2. Brian St. Lawrence of Brookfield, Wisconsin claims $681.43 for tire damage due to an October 18, 2017, incident on I-94. Claimant was traveling eastbound in the far-right lane when he noticed two police cars on the left side of the eastbound lanes with their emergency lights activated. The police cars were about 1000 feet apart from one another. The claimant slowly passed the first police car, which was traveling at approximately 35-40 mph. The claimant then slowly passed the second police car, which was parked in the left side emergency lane, with the officer walking from the middle lane back towards the vehicle. As claimant passed both police cars, he watched to make certain the officers did not motion for him to stop or pull over. Neither officer did so. Immediately after passing the second police car, both the tires on the right side of his vehicle went flat and claimant realized he had run over spike strips in the roadway. The vehicle traveling behind him also ran over the spike strips. Both vehicles pulled off to the right shoulder and waited for assistance. The officer who had laid out the spike strips apologized for what had happened and indicated the strips were intended to stop another vehicle farther behind the drivers. The officer arranged to have the vehicles towed and indicated several times that the state would pay for any damages. Several days later, claimant received a call from the State Patrol indicating that the officer had misstated the facts and that claimant would have to fill out paperwork with Risk Management to get reimbursement for the damages. He did so but his claim for reimbursement was denied. Claimant requests reimbursement for the cost of towing his vehicle and replacing his tires.
The Department of Transportation recommends denial of this claim. Trooper Kneisler deployed the spike strips for a high-speed chase; claimant’s vehicle was not the intended target. Although Trooper Kneisler did tell claimant the state would pay for the damages, he should not have done so because this is not proper procedure for processing claims. An investigation into claimant’s claim for damages found no negligence on the part of any state employee, therefore his claim was denied.
The Board concludes the claim should be paid in the amount of $681.43 based on equitable principles. The Board further concludes, under authority of § 16.007(6m), Stats., payment should be made from the Department of Transportation appropriation § 20.395(5)(dq), Stats.
3. Toyota Financial Savings Bank of Henderson, Nevada claims $6,456 for refund of an alleged overpayment of fees due to an error on its Foreign Corporation Annual Report for 2016. Claimant states that its 2016 Wisconsin assets were accidentally overstated on the report, resulting in an incorrect annual fee of $6,456. Claimant asserts that the correct fee should have been $0. Claimant requests reimbursement for the overpayment.
The Department of Financial Institutions recommends denial of this claim. DFI notes that it has no means by which to verify the accuracy of the information provided by claimant, because claimant has exclusive control over the information on which the Annual Report’s calculations are based. DFI points to the fact that there was no error by DFI or any of its employees.

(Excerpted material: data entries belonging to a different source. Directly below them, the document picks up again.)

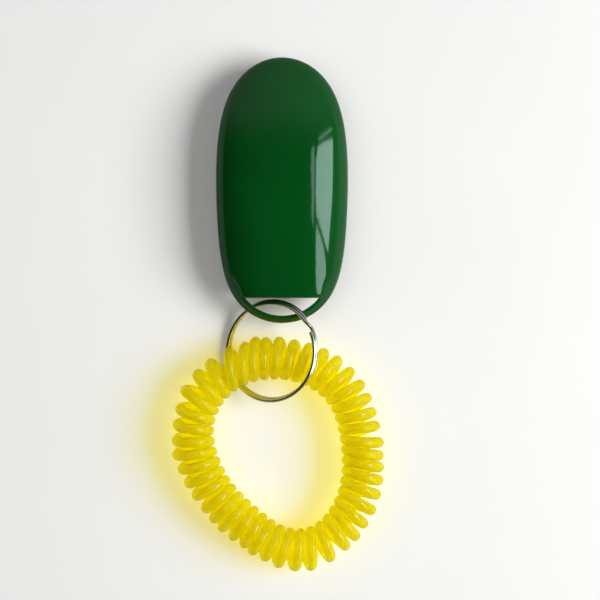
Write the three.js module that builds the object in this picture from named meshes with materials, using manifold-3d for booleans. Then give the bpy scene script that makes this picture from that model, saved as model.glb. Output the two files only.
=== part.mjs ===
// Clicker trainer: an oval two-shell case with a sprung thumb button over a click strip,
// a split ring on the case's lanyard bar, and a spiral wrist band on the ring.
// Millimetres, +Z up. The clicker lies button-down: the button's rim is at z = 0, the
// case's long axis is Y, and the lanyard bar is at the case's -Y end.
import * as THREE from "three";
import { mergeVertices } from "three/addons/utils/BufferGeometryUtils.js";
import Module from "manifold-3d";

// ---- driving dimensions ----
const ORIGIN_X = -0.0856;       // shifts the model so that the origin is under the middle of its box
const ORIGIN_Y = -0.1057;

const CASE_X = 1.10;            // case centre
const CASE_Y = 30.56;
const CASE_HALF_LENGTH = 32.57;
const CASE_WIDTH = [18.6009, -0.4454, 2.3909, -0.2786, -0.1162, 0.0296, -0.0474]; // cosine terms of the half width
const PART_Z = 5.8;             // parting plane
const PART_GAP = 0.2;           // shadow gap between the shells
const BACK_HEIGHT = 8.4;        // crown above the parting plane
const BACK_POWER = 2.2;
const FRONT_HEIGHT = 3.8;       // face below the parting plane
const FRONT_POWER = 2.6;
const WALL = 1.6;
const FACE_WALL = 1.5;

const SLOT_Y = 4.17;            // straight side of the lanyard slot
const SLOT_ARC_R = 11.5;        // bar's inner edge
const SLOT_ARC_BOTTOM = -0.17;
const BAR_RISE = 0.76;           // bar surface height against the crown's and the face's
const BAR_DROP = 0.45;
const ARM_X0 = 9.6, ARM_X1 = 12.6; // outside these the crown comes down to the bar's arms
const ARM_Y = 9.5;              // where that starts

const BUTTON_Y = 33.0;
const BUTTON_RX = 10.3, BUTTON_RY = 14.8;
const BUTTON_GAP = 0.35;
const FLANGE_RX = 11.5, FLANGE_RY = 16.0;
const FLANGE_Z0 = 3.8, FLANGE_Z1 = 4.7;
const BUTTON_TRAVEL = 1.5;
const STEM_R = 1.5, STEM_TOP = 6.0;

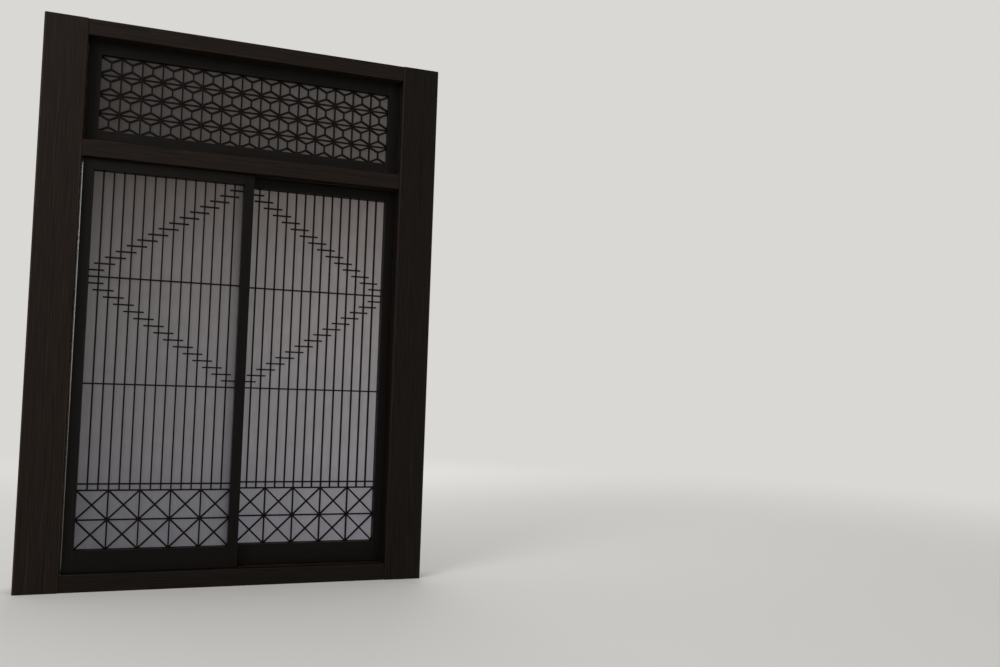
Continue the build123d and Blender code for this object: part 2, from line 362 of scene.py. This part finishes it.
def long_axis(points):
    """The middle of these points, and the way in the window's plane along which they spread most."""
    middle = sum(points, Vector()) / len(points)
    spread_x = sum((p.x - middle.x) ** 2 for p in points)
    spread_z = sum((p.z - middle.z) ** 2 for p in points)
    both = sum((p.x - middle.x) * (p.z - middle.z) for p in points)
    angle = 0.5 * math.atan2(2 * both, spread_x - spread_z)
    return middle, Vector((math.cos(angle), 0, math.sin(angle)))


def give_grain(mesh):
    """Writes the grain and tone attributes of a wooden piece."""
    grain = [0.0] * 3 * len(mesh.vertices)
    tone = [0.0] * len(mesh.vertices)
    for group in sticks(mesh):
        middle, along = long_axis([mesh.vertices[i].co for i in group])
        across = Vector((-along.z, 0, along.x))
        heart = dice.uniform(*HEART_AWAY) * MM
        lean = math.radians(dice.uniform(*HEART_LEAN))
        cut_at = dice.uniform(0, LOG_LENGTH)
        shift = Vector((cut_at, heart * math.cos(lean), heart * math.sin(lean)))
        shade = dice.random()
        for i in group:
            place = mesh.vertices[i].co - middle
            grain[3 * i:3 * i + 3] = shift + Vector((place @ along, place @ across, place.y))
            tone[i] = shade
    mesh.attributes.new("grain", "FLOAT_VECTOR", "POINT")
    mesh.attributes["grain"].data.foreach_set("vector", grain)
    mesh.attributes.new("tone", "FLOAT", "POINT")
    mesh.attributes["tone"].data.foreach_set("value", tone)


for piece in wooden.values():
    give_grain(piece.data)
print("grain and tone on", sum(len(p.data.vertices) for p in wooden.values()), "points")

# %% [markdown]
# ## Year rings
# Year rings are cylinders about the heart of the log. A Wave texture in bands would give the same
# stripes on every side of a stick. In rings about the stick's long direction it gives straight lines
# on one face and broad ones on the next, as a saw does. A slow noise bends them a little. A noise of
# scale 1 has spots about a metre wide, so a scale is one divided by the wanted length. Real rings are
# 1 to 3 mm apart, which would be lost in the picture, so most are drawn wider apart.

# %% Year rings
WAVE_PERIOD = math.pi / 10  # metres from ring to ring in a Wave texture of scale 1
RING_WANDER = 26 * MM  # rings stray from true circles by up to half of this
WANDER_LENGTH, WANDER_WIDTH = 400 * MM, 20 * MM  # the stretch in which they stray and come back
NOISE_MIDDLE = (0.5, 0.5, 0.5)


def year_rings(tree, grain, width):
    """Rings round the heart of the log, from 0 to 1 across the width of each."""
    wander_scale = (1 / WANDER_LENGTH, 1 / WANDER_WIDTH, 1 / WANDER_WIDTH)
    slow = add_node(tree, "ShaderNodeMapping", {0: grain, "Scale": wander_scale})
    drift = add_node(
        tree, "ShaderNodeTexNoise", {"Vector": slow.outputs[0], "Scale": 1.0, "Detail": 2.0}
    )
    centred = add_node(
        tree, "ShaderNodeVectorMath", {0: drift.outputs["Color"], 1: NOISE_MIDDLE}, operation="SUBTRACT"
    )
    bent = add_node(
        tree,
        "ShaderNodeVectorMath",
        {0: centred.outputs[0], 1: (0, RING_WANDER, RING_WANDER), 2: grain},
        operation="MULTIPLY_ADD",
    )
    return add_node(
        tree,
        "ShaderNodeTexWave",
        {"Vector": bent.outputs[0], "Scale": WAVE_PERIOD / width},
        wave_type="RINGS",
        rings_direction="X",
        wave_profile="SAW",
    ).outputs["Fac"]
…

DFI points to a 1981 letter of the Attorney General opining that filing fees of a foreign corporation that are later alleged to be erroneous are non-refundable. DFI notes that the Claims Board has a history of denying similar claims and recommends that the board deny this claim as well.
The Board notes that claimant would be able to use this overpayment as a credit against fees for future annual reports as the company’s capital represented in Wisconsin increases.  The Board concludes there has been an insufficient showing of negligence on the part of the state, its officers, agents or employees and this claim is neither one for which the state is legally liable nor one which the state should assume and pay based on equitable principles.
4. Janari L. McKinnie of Redgranite, Wisconsin claims $50 for the value of a money order allegedly stolen by Department of Corrections staff. Claimant is an inmate at Redgranite Correctional Institution (RGCI). Claimant alleges that in July 2017, mailroom staff told him they had received a money order with the wrong address and that claimant needed to mail the money order out of the institution and back to himself at the correct post office box. Clamant did so but alleges that he never received the money order back. He states that his family found that the money order had been cashed by someone other than claimant. Claimant alleges that RGCI mailroom staff stole the money order. He disputes DOC’s claim that the money order was deposited in his account. He states that DOC is mixing up the reference numbers on two money orders that were sent to him around the same time and that he received one of the money orders but not the other.
DOC recommends denial of this claim. DOC records indicate that the money order referenced by clamant was deposited to his account on July 17, 2017. Claimant has provided no evidence of a second money order or any negligence on the part of DOC staff.
The Board concludes there has been an insufficient showing of negligence on the part of the state, its officers, agents or employees and this claim is neither one for which the state is legally liable nor one which the state should assume and pay based on equitable principles.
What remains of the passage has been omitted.